Die Anleger fühlen sich aber derzeit einfach mit Staatsanleihen wohler.
Holschuh:
Das könnte ein Fehler sein, denn da droht die nächste Blase zu platzen. Bis zum Sommer könnte es zwar noch gut gehen, und institutionelle Anleger könnten bis dahin mit Staatsanleihen vielleicht noch etwas verdienen. Danach dürften die Kurse aber wieder deutlich nachgehen. Privatanlegern würde ich auf jeden Fall raten, sich jetzt schon von Staatsanleihen zu verabschieden - es sei denn, sie wollen diese ohnehin bis zum Ende der Laufzeit halten. Interessanter sind dagegen Unternehmensanleihen. Die gebotenen Renditen sind derzeit jenseits aller historischer Vergleiche. Der Markt preist Ausfallraten ein, die völlig verrückt sind, für Schuldner mit einem A- oder BBB-Rating beispielsweise eine Ausfallwahrscheinlichkeit, die 20-fach über dem Durchschnitt liegt. Und wohlgemerkt, wir sprechen hierbei über Firmen wie Metro, Daimler oder BMW.
Und wo liegt das Risiko für Ihre relativ rosige Weltsicht?
Holschuh:
Wir bekämpfen derzeit die Auswirkungen einer Finanzblase, die eine Folge lockeren Geldes war. Und wir tun das wiederum mit lockerem Geld. Daher besteht die Gefahr, dass schon bald die nächste Blase entsteht.

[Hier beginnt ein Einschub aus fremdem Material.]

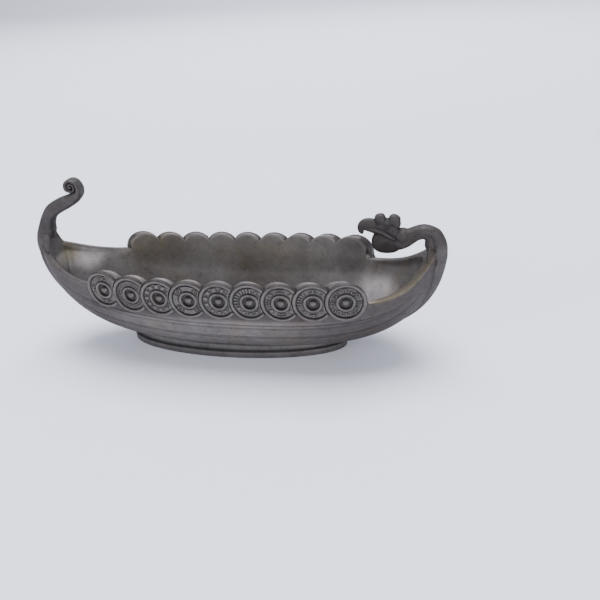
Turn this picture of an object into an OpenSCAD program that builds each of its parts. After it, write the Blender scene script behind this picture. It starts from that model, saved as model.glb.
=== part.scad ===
// Longship dish: a small cast table dish in the form of a Viking longship.
// A round-bilged hull stands on a hollow oval foot. Nine round shields overlap
// along each side, the sternpost ends in a scroll, and the prow rises into a
// neck that bends back over the bowl and carries a dragon's head.
// +X points to the bow, +Y to port and +Z up; z = 0 is the table, and x = 0 is
// half way between the two ends. Sizes are in millimetres.

/* [Hull] */
// Half breadth of the hull outside, at the gunwale amidships
half_beam = 20.9; // [20:0.1:22]
// Height of the keel above the table amidships
keel_height = 3; // [2.6:0.1:3.6]
// Thickness of the wall amidships
wall = 1.8; // [1.4:0.1:2.2]
// Rise of the rim's inner edge over its outer edge at the two ends
rim_bevel = 2; // [1.6:0.1:2.2]
// Height of the gunwale amidships
gunwale_height = 29; // [28:0.1:30]
// Fullness of the midship section, 2 being an ellipse
section_fullness = 2.8; // [2.4:0.1:3.2]
// Distance from amidships at which the gunwale begins to sweep up
sheer_start = 45; // [43:0.5:46]

/* [Stern] */
// Half length of the gunwale towards the stern
stern_gunwale_half = 72; // [71.5:0.5:72.5]
// Fullness of the gunwale's plan at the stern
stern_plan = 2.2; // [2:0.1:2.4]
// Width of the rim at the sternpost
stern_rim = 3.8; // [3.4:0.1:4.2]
// Half length of the keel line towards the stern
stern_keel_half = 73.3; // [73:0.1:73.6]
// Fullness of the keel line along the stern
stern_keel_run = 3.3; // [3.1:0.05:3.5]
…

Oder dass uns Hyperinflation droht.
Holschuh:
Diese Gefahr halte ich für gering. Durch die Globalisierung wird es nicht zu großen Lohnsteigerungen kommen, was die klassische Triebkraft für Inflation ist. Das überschüssige Geld dürfte sich eher ein anderes Ventil suchen, so wie in den vergangenen Jahren, als die Preise für Immobilien oder sogar Kunstgegenstände sprunghaft stiegen. Die spannende Frage ist, wohin das Geld diesmal fließt und es die Preise aufbläht.